* Exercise: Locate all lines with the word "bends". Copy them.

(Records that describe objects)
-- begin --

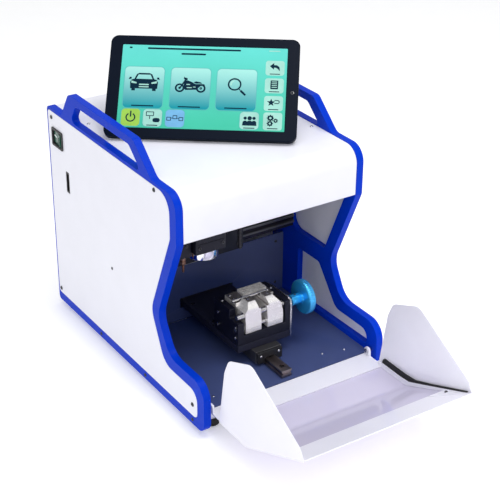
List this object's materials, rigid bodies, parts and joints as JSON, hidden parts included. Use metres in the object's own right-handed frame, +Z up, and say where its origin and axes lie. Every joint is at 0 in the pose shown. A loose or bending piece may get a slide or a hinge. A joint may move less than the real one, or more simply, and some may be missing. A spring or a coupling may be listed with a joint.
{
  "type": "key duplicating machine",
  "caption": "Bench key cutting machine with blue side frames, white hood, fold-down safety door, sliding two-jaw key clamp, milling spindle head and a swivelling tablet.",
  "frame": {"origin": "on the ground under the middle of the part's box, door folded down", "axes": "+X to the operator's right along the door hinge, +Y from the door to the back of the machine, +Z up"},
  "size_m": [0.2726, 0.5775, 0.4036],
  "materials": {
    "blue_paint": "satin powder coat",
    "white_paint": "satin powder coat",
    "navy_paint": "matt powder coat",
    "black_rubber": "matt",
    "clear_window": "smooth tinted sheet",
    "black_anodised": "black anodised, fine milled",
    "bright_steel": "ground",
    "blue_anodised": "blue anodised",
    "tablet_shell": "semi-gloss",
    "screen_glass": "glossy screen",
    "black_plastic": "fine texture",
    "green_plastic": "translucent gloss",
    "circuit_board": "solder mask",
    "zinc_plate": "zinc plated",
    "brass": "turned"
  },
  "bodies": {
    "machine": {"left_frame": "blue_paint", "right_frame": "blue_paint", "left_side_panel": "white_paint", "right_side_panel": "white_paint", "top_hood": "white_paint", "rear_panel": "white_paint", "base_plate": "white_paint", "foot_front_left": "black_rubber", "foot_front_right": "black_rubber", "foot_rear_left": "black_rubber", "foot_rear_right": "black_rubber", "chamber_floor": "navy_paint", "chamber_back_wall": "navy_paint", "y_rail": "bright_steel", "y_motor": "black_plastic", "x_beam": "black_anodised", "x_rail": "bright_steel", "x_motor": "black_plastic", "switch_bezel": "black_plastic", "side_port": "black_plastic", "power_inlet": "black_plastic", "power_supply": "zinc_plate", "control_board": "circuit_board", "hinge_pin_left": "bright_steel", "hinge_pin_right": "bright_steel", "tablet_base": "black_anodised"},
    "door": {"door_panel": "white_paint", "door_window": "clear_window", "door_cheek_left": "white_paint", "door_cheek_right": "white_paint", "door_seal_left": "black_rubber", "door_seal_right": "black_rubber"},
    "clamp_carriage": {"y_bearing_block": "bright_steel", "carriage_plate": "black_anodised", "clamp_body": "black_anodised", "clamp_end_plate": "bright_steel", "guide_rod": "bright_steel", "key_stop_bar": "bright_steel"},
    "clamp_drive": {"clamp_screw": "bright_steel", "clamp_knob": "blue_anodised"},
    "left_jaw": {"jaw_left": "bright_steel"},
    "right_jaw": {"jaw_right": "bright_steel"},
    "y_screw": {"y_lead_screw": "bright_steel"},
    "x_screw": {"x_lead_screw": "bright_steel"},
    "z_screw": {"z_lead_screw": "bright_steel"},
    "x_head": {"x_bearing_block": "zinc_plate", "x_slide_plate": "black_anodised", "z_rail": "bright_steel", "z_motor": "black_plastic"},
    "z_head": {"head_plate": "black_anodised", "spindle_housing": "black_anodised", "spindle_nose": "bright_steel", "spindle_motor": "black_plastic", "tracer_probe": "brass"},
    "spindle": {"spindle_shaft": "bright_steel", "cutter": "zinc_plate"},
    "rocker": {"power_rocker": "green_plastic"},
    "tablet": {"tablet_body": "tablet_shell", "tablet_screen": "screen_glass", "tablet_bracket": "black_anodised"}
  },
  "joints": [
    {"name": "door_hinge", "type": "hinge", "parent": "machine", "child": "door", "pos_m": [0, -0.09425, 0.036], "axis": [-1, 0, 0], "range_deg": [0, 90]},
    {"name": "clamp_y_slide", "type": "slide", "parent": "machine", "child": "clamp_carriage", "axis": [0, 1, 0], "range_m": [-0.02, 0.05]},
    {"name": "y_screw_spin", "type": "hinge", "parent": "machine", "child": "y_screw", "pos_m": [0, 0.17575, 0.074], "axis": [0, 1, 0], "range_deg": [-905, 2255]},
    {"name": "x_slide", "type": "slide", "parent": "machine", "child": "x_head", "axis": [1, 0, 0], "range_m": [-0.015, 0.095]},
    {"name": "x_screw_spin", "type": "hinge", "parent": "machine", "child": "x_screw", "pos_m": [0, 0.07375, 0.174], "axis": [1, 0, 0], "range_deg": [-680, 4280]},
    {"name": "z_slide", "type": "slide", "parent": "x_head", "child": "z_head", "axis": [0, 0, 1], "range_m": [-0.052, 0.01]},
    {"name": "z_screw_spin", "type": "hinge", "parent": "x_head", "child": "z_screw", "pos_m": [0.009, 0.04075, 0.208], "axis": [0, 0, 1], "range_deg": [-2345, 455]},
    {"name": "spindle_spin", "type": "hinge", "parent": "z_head", "child": "spindle", "pos_m": [-0.056, 0.02575, 0.208], "axis": [0, 0, 1], "continuous": true},
    {"name": "knob_spin", "type": "hinge", "parent": "clamp_carriage", "child": "clamp_drive", "pos_m": [0, -0.02325, 0.099], "axis": [1, 0, 0], "range_deg": [-241, 505]},
    {"name": "left_jaw_slide", "type": "slide", "parent": "clamp_carriage", "child": "left_jaw", "axis": [1, 0, 0], "range_m": [-0.002, 0.0042]},
    {"name": "right_jaw_slide", "type": "slide", "parent": "clamp_carriage", "child": "right_jaw", "axis": [-1, 0, 0], "range_m": [-0.002, 0.0042]},
    {"name": "rocker_press", "type": "hinge", "parent": "machine", "child": "rocker", "pos_m": [-0.1315, 0.25975, 0.2626], "axis": [0, 0, 1], "range_deg": [0, 16]},
    {"name": "tablet_swivel", "type": "hinge", "parent": "machine", "child": "tablet", "pos_m": [-0.0012, 0.11195, 0.305], "axis": [0, 0, 1], "range_deg": [-20, 0]}
  ],
  "couplings": [
    {"joint": "y_screw_spin", "follows": "clamp_y_slide", "rad_per_m": 785.4},
    {"joint": "x_screw_spin", "follows": "x_slide", "rad_per_m": 785.4},
    {"joint": "z_screw_spin", "follows": "z_slide", "rad_per_m": 785.4},
    {"joint": "knob_spin", "follows": "left_jaw_slide", "rad_per_m": 2094.4},
    {"joint": "right_jaw_slide", "follows": "left_jaw_slide", "ratio": 1}
  ]
}
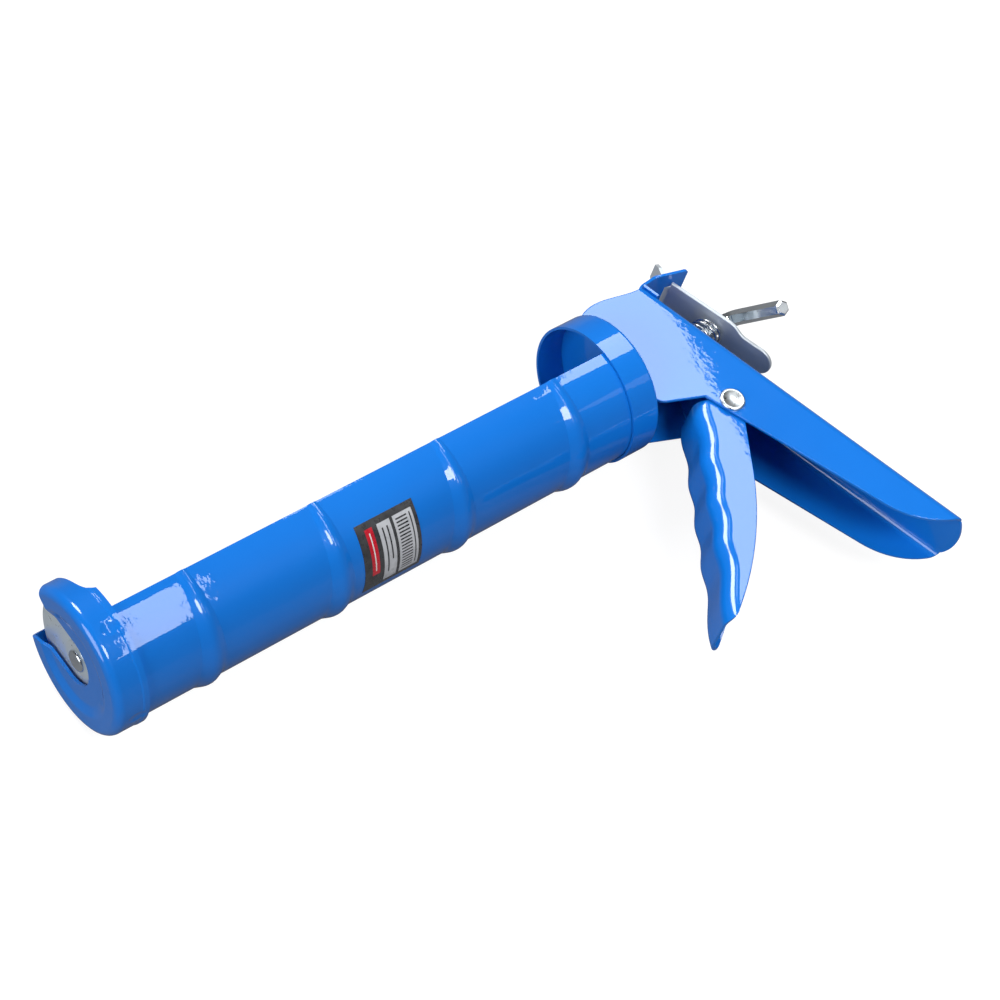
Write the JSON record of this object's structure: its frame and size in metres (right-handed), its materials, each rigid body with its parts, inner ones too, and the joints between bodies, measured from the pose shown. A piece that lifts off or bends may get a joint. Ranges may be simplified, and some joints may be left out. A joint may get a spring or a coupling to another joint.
{
  "type": "caulking gun",
  "caption": "Half-barrel hand caulking gun: pressed steel cradle, slotted front cap, hook-ended push rod with piston, squeeze trigger and thumb release plate.",
  "frame": {"origin": "on the barrel axis, in the plane of the front cap's outer ring face", "axes": "+X along the barrel from the nozzle end to the hook, +Y the gun's own up (the open side of the cradle), +Z the gun's left side, which faces up when the gun lies on its right side"},
  "size_m": [0.3135, 0.1581, 0.0572],
  "materials": {
    "cup_paint": "gloss enamel",
    "trough_paint": "gloss enamel",
    "body_paint": "gloss enamel",
    "trigger_paint": "gloss enamel",
    "rod_zinc": "bright zinc plate",
    "piston_zinc": "bright zinc plate",
    "rivet_steel": "bright, pressed",
    "grip_steel": "hardened, plain",
    "spring_steel": "bright wire",
    "release_zinc": "bright zinc plate",
    "label_film": "glossy printed film"
  },
  "bodies": {
    "gun_body": {"front_cap": "cup_paint", "cradle": "trough_paint", "rear_collar": "cup_paint", "handle_body": "body_paint", "trigger_rivet": "rivet_steel", "barrel_label": "label_film", "drive_spring": "spring_steel", "release_spring": "spring_steel"},
    "rod": {"push_rod": "rod_zinc", "piston_plate": "piston_zinc", "piston_front_washer": "piston_zinc", "piston_back_washer": "piston_zinc"},
    "trigger": {"trigger": "trigger_paint"},
    "grip": {"front_grip_plate": "grip_steel", "rear_grip_plate": "grip_steel"},
    "release": {"release_plate": "release_zinc"}
  },
  "joints": [
    {"name": "rod_slide", "type": "slide", "parent": "gun_body", "child": "rod", "axis": [1, 0, 0], "range_m": [0, 0.215]},
    {"name": "trigger_pivot", "type": "hinge", "parent": "gun_body", "child": "trigger", "pos_m": [0.267, -0.0358, 0], "axis": [0, 0, 1], "range_deg": [0, 25], "stiffness_Nm_per_rad": 0.5, "springref_deg": -11.46},
    {"name": "grip_slide", "type": "slide", "parent": "gun_body", "child": "grip", "axis": [-1, 0, 0], "range_m": [0, 0.0125], "deforming": ["drive_spring"]},
    {"name": "release_pivot", "type": "hinge", "parent": "gun_body", "child": "release", "pos_m": [0.2867, 0.0221, 0], "axis": [0, 0, -1], "range_deg": [0, 8], "stiffness_Nm_per_rad": 0.2, "springref_deg": -6.88, "deforming": ["release_spring"]}
  ],
  "couplings": [
    {"joint": "grip_slide", "follows": "trigger_pivot", "m_per_rad": 0.02788}
  ]
}
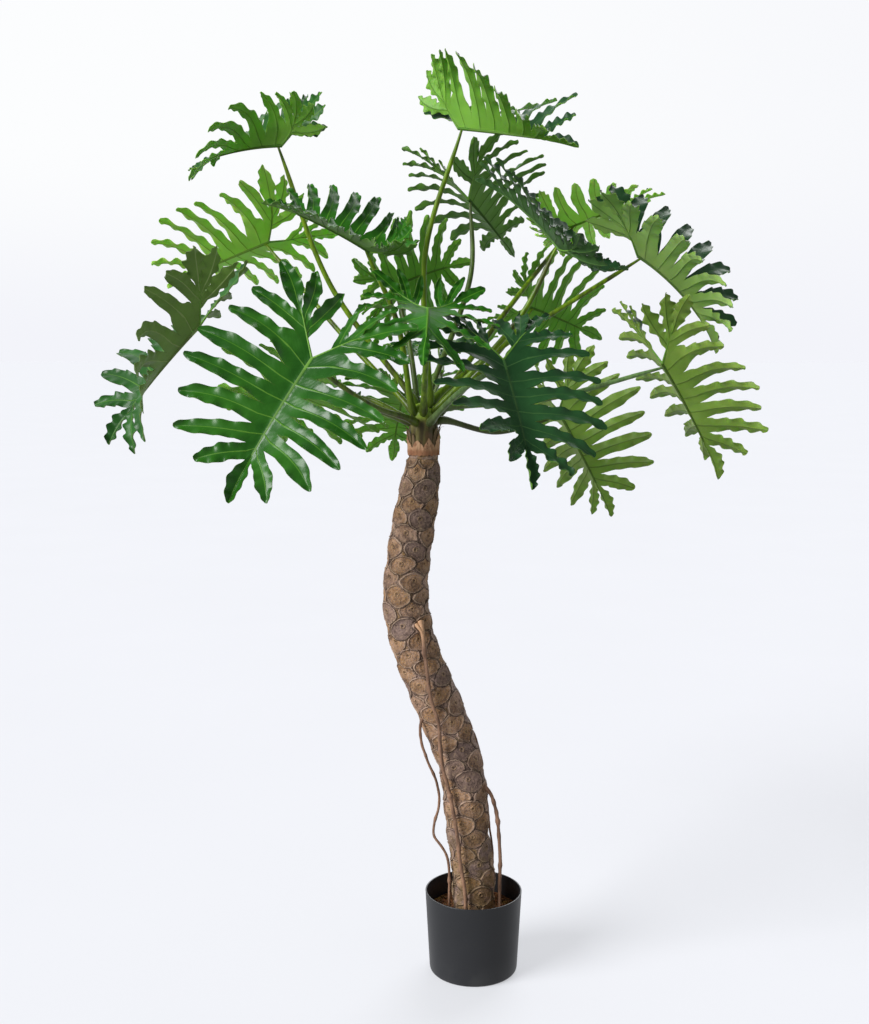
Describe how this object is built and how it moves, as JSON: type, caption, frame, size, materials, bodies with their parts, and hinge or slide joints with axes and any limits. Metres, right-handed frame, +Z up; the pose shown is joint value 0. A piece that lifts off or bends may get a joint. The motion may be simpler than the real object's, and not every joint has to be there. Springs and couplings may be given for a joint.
{
  "type": "potted lacy tree philodendron",
  "caption": "Artificial lacy tree philodendron in a round dark pot: S-bent trunk with leaf scars, aerial roots and long-stalked, deeply lobed leaves.",
  "frame": {"origin": "middle of the pot's flat underside", "axes": "+Z up along the pot's axis, the picture looks along +Y, +X to its right"},
  "size_m": [1.1152, 0.7889, 1.5153],
  "materials": {
    "pot": "matte",
    "soil": "rough",
    "trunk": "rough",
    "sheath": "rough",
    "root": "rough",
    "leaf": "satin",
    "leaf_dark": "satin"
  },
  "bodies": {
    "root": {"pot": "pot", "soil": "soil", "trunk": "trunk", "sheath_collar": "sheath", "aerial_root_1": "root", "aerial_root_2": "root", "aerial_root_3": "root", "aerial_root_4": "root", "leaf_01": "leaf", "leaf_02": "leaf", "leaf_03": "leaf", "leaf_04": "leaf", "leaf_05": "leaf", "leaf_06": "leaf", "leaf_07": "leaf", "leaf_08": "leaf", "leaf_09": "leaf", "leaf_10": "leaf", "leaf_11": "leaf_dark", "leaf_12": "leaf", "leaf_13": "leaf", "leaf_14": "leaf", "leaf_15": "leaf_dark", "leaf_16": "leaf", "leaf_17": "leaf", "leaf_18": "leaf", "leaf_19": "leaf"}
  },
  "joints": []
}
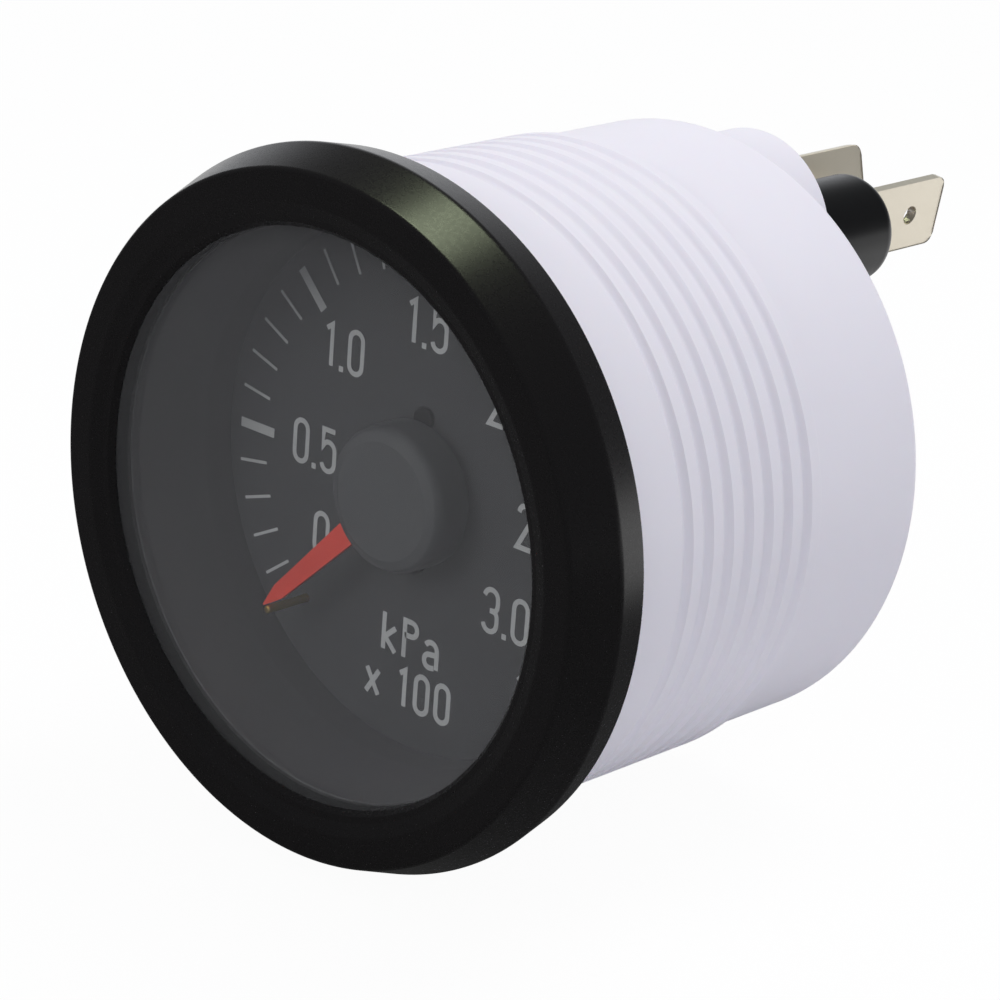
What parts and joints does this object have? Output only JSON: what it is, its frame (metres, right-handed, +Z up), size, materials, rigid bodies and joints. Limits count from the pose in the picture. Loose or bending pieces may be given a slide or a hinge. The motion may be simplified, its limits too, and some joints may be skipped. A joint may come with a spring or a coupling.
{
  "type": "boost gauge",
  "caption": "Round panel-mounted boost gauge with a Bourdon tube movement that turns a pointer over a dial, a lens, a rear pressure port, and a lamp holder with tab terminals.",
  "frame": {"origin": "on the gauge's axis, at the rear face of the bezel, which seats on the panel", "axes": "+Y back through the panel along the barrel, -Y out of the dial towards the viewer, +Z up, +X to the right as the dial is read"},
  "size_m": [0.0578, 0.0733, 0.0578],
  "materials": {
    "black_bezel": "satin black on spun aluminium",
    "lens_glass": "clear flat lens",
    "black_rubber": "matt",
    "dark_plastic": "matt moulded",
    "dial_paint": "matt dark grey with a printed scale",
    "dark_steel": "blackened",
    "white_plastic": "white moulded, half gloss",
    "brass": "machined",
    "bronze": "drawn tube",
    "steel": "bright",
    "black_plastic": "moulded, half matt",
    "tinned_brass": "tinned",
    "bulb_glass": "clear",
    "red_paint": "red, half matt"
  },
  "bodies": {
    "case": {"bezel": "black_bezel", "lens": "lens_glass", "lens_gasket": "black_rubber", "spacer_ring": "dark_plastic", "dial": "dial_paint", "dial_screws": "dark_steel", "stop_pin": "dark_steel", "housing": "white_plastic", "front_plate": "brass", "back_plate": "brass", "plate_pillars": "brass", "plate_screws": "steel", "movement_screws": "steel", "pivot_bushes": "brass", "hairspring": "steel", "hairspring_stud": "brass", "bourdon_tube": "bronze", "pressure_socket": "brass", "socket_gasket": "black_rubber", "port_washer": "steel", "port_nut": "brass", "lamp_holder": "black_plastic", "lamp_contact": "tinned_brass", "lamp_bulb": "bulb_glass", "bulb_base": "tinned_brass", "lamp_blade": "tinned_brass", "ground_blade": "tinned_brass"},
    "pointer_set": {"pointer": "red_paint", "hub_cap": "dark_plastic", "pointer_boss": "brass", "pinion_arbor": "steel", "pinion": "brass", "hairspring_collet": "brass"},
    "sector_set": {"sector_gear": "brass", "sector_arbor": "steel", "link_pin": "steel"},
    "link_set": {"link": "brass"},
    "tip_set": {"tube_tip": "brass", "tip_pin": "steel"}
  },
  "joints": [
    {"name": "pointer_turn", "type": "hinge", "parent": "case", "child": "pointer_set", "pos_m": [0, 0, 0], "axis": [0, 1, 0], "range_deg": [0, 270], "stiffness_Nm_per_rad": 0.0005, "springref_deg": -8.59},
    {"name": "sector_swing", "type": "hinge", "parent": "case", "child": "sector_set", "pos_m": [0, 0.0138, -0.014], "axis": [0, 1, 0], "range_deg": [-30, 0]},
    {"name": "link_swing", "type": "hinge", "parent": "sector_set", "child": "link_set", "pos_m": [-0.0052, 0.01495, -0.012], "axis": [0, 1, 0], "range_deg": [0, 30]},
    {"name": "tip_swing", "type": "hinge", "parent": "link_set", "child": "tip_set", "pos_m": [-0.00808, 0.0138, -0.01786], "axis": [0, 1, 0], "range_deg": [0, 4.5]}
  ],
  "couplings": [
    {"joint": "sector_swing", "follows": "pointer_turn", "ratio": -0.11111},
    {"joint": "link_swing", "follows": "pointer_turn", "ratio": 0.11111},
    {"joint": "tip_swing", "follows": "pointer_turn", "ratio": 0.016667}
  ]
}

-- end --

* Response for this exercise:
Write the JSON record of this object's structure: its frame and size in metres (right-handed), its materials, each rigid body with its parts, inner ones too, and the joints between bodies, measured from the pose shown. A piece that lifts off or bends may get a joint. Ranges may be simplified, and some joints may be left out. A joint may get a spring or a coupling to another joint.
Describe how this object is built and how it moves, as JSON: type, caption, frame, size, materials, bodies with their parts, and hinge or slide joints with axes and any limits. Metres, right-handed frame, +Z up; the pose shown is joint value 0. A piece that lifts off or bends may get a joint. The motion may be simpler than the real object's, and not every joint has to be there. Springs and couplings may be given for a joint.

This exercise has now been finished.